Photo Credit: Bloomberg
Orders for Japanese-made machines were up ten times more than expected, showing that excess capital is making its way to capital goods orders. This kind of news is not only good for Japan, which has been fighting a stagnating economy and deflation, but is also good for the worldwide economy. Investments in capital goods in the form of production are seen as a positive investment both for factories and the production capabilities around the world.
Equipment orders grow significantly
Equipment orders were up tremendously, experiencing a 10.4% growth since April when they rose a whopping 5.5%. The kicker is that analysts were only predicting as much as a 1.1% gain. The growth in machine orders was attributed to a growing desire for goods from developing nations, even with a US economic slowdown. Lower exports to the United States have been negated by larger orders from developing nations, such as China and India. China’s inflation is helping Japan in a big way; more money is flowing to its oceanic neighbor.

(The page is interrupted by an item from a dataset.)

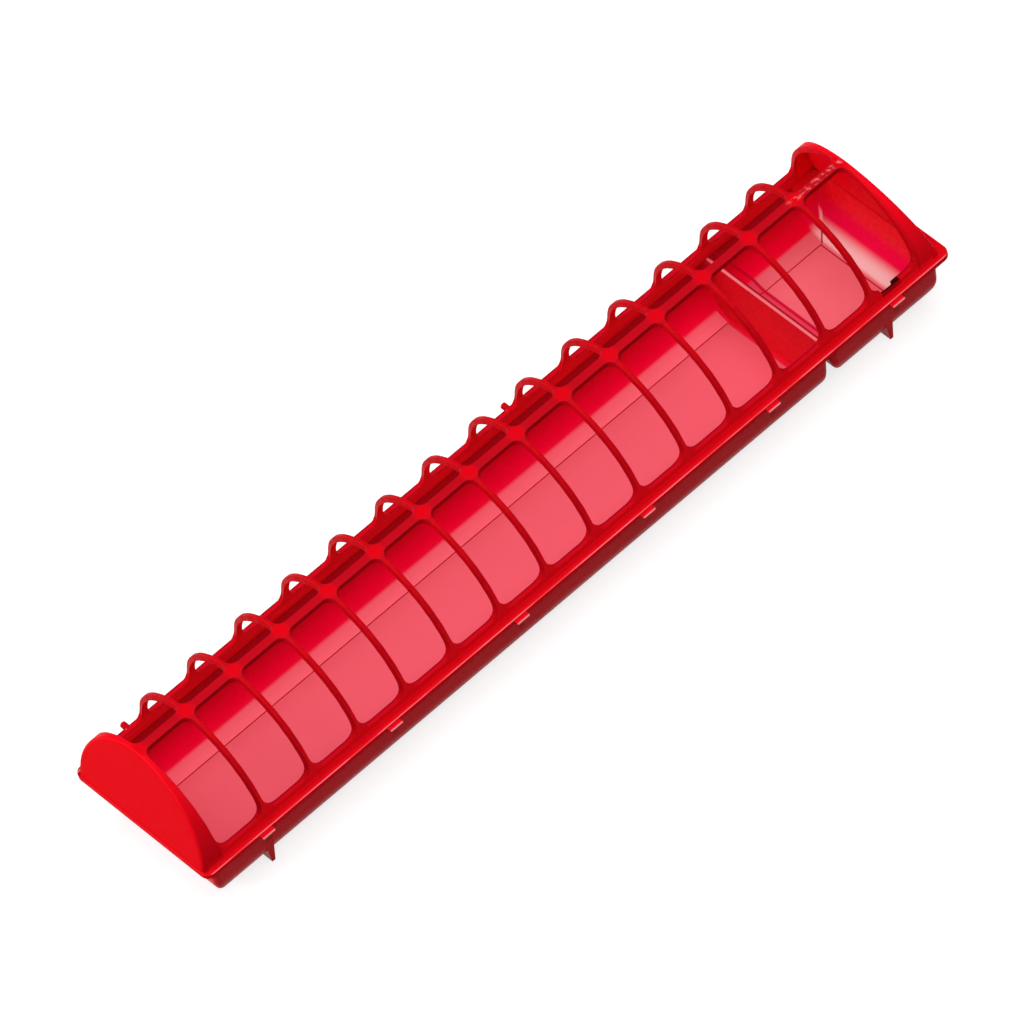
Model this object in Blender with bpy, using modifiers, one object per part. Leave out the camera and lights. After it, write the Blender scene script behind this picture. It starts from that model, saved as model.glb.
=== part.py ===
"""Poultry feeding trough.

A long tub and a short tub are moulded as one tray.
A domed grille stands over them and gives each bird its own bay on either side.
Lengths are in metres, the long axis is X, the clip side faces -Y and +Z is up.
"""

from math import cos, hypot, pi, radians, sin, sqrt

import bmesh
import bpy
import numpy as np
from mathutils import Matrix, Vector

MM = 0.001

# Overall sizes of the trough, over the rim of the grille.
LENGTH = 500.0 * MM
WIDTH = 102.0 * MM
HEIGHT = 83.4 * MM

# Height of the rim's underside above the floor the trough stands on.
RIM_BASE = 32.6 * MM

# Clearance kept between the two mouldings.
FIT_GAP = 0.3 * MM

# The rim of the grille: a level flange with a raised bead round its edge.
RIM_THICK = 2.0 * MM
RIM_REACH = 4.2 * MM
RIM_CORNER = 5.0 * MM
BEAD_WIDTH = 1.3 * MM
BEAD_RISE = 0.6 * MM
SEAT_DEPTH = 1.0 * MM
FOOT_FILLET = 2.4 * MM

# The dome of the grille, which stands a little off the middle of the rim.
SHELL = 3.0 * MM
SPRING_RISE = 4.9 * MM
SILL_RISE = 4.9 * MM
ARCH_POWER = 1.08
DOME_SHIFT = -2.0 * MM

# The sloping end panels, measured in from the ends of the rim.
PANEL_TOP_SET = 13.0 * MM
PANEL_FOOT_SET = 2.5 * MM
PANEL_THICK = 2.4 * MM
PANEL_EDGE = 1.6 * MM

# The bays between the hoops.
BAYS = 15
END_MARGIN = 14.6 * MM
HOOP_FACE = 2.0 * MM
HOOP_BACK = 4.0 * MM
RIDGE_BAR = 5.0 * MM
BAY_CORNER = 4.6 * MM
SILL_CORNER = 7.0 * MM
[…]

Orders from other industries grow as well
Surprisingly, the steel industry also experienced growth in orders, which were up 131% year over year. Electronic orders were also up 34%, but nothing could help the automotive industry, whose orders dropped by 3.3% year over year. A sagging auto market in the United States is still to blame for weakening earnings from Asian auto producers.
Economists were quick to point out that the gains were unusual and should come with lowered optimism for the rest of the year. Lower corporate profits and high commodity prices still weigh on any market, regardless of what goods are needed. Higher shipping fees and energy costs are impacting everyone, and that is just as much the case in Japan. Needless to say, the gains are appreciated.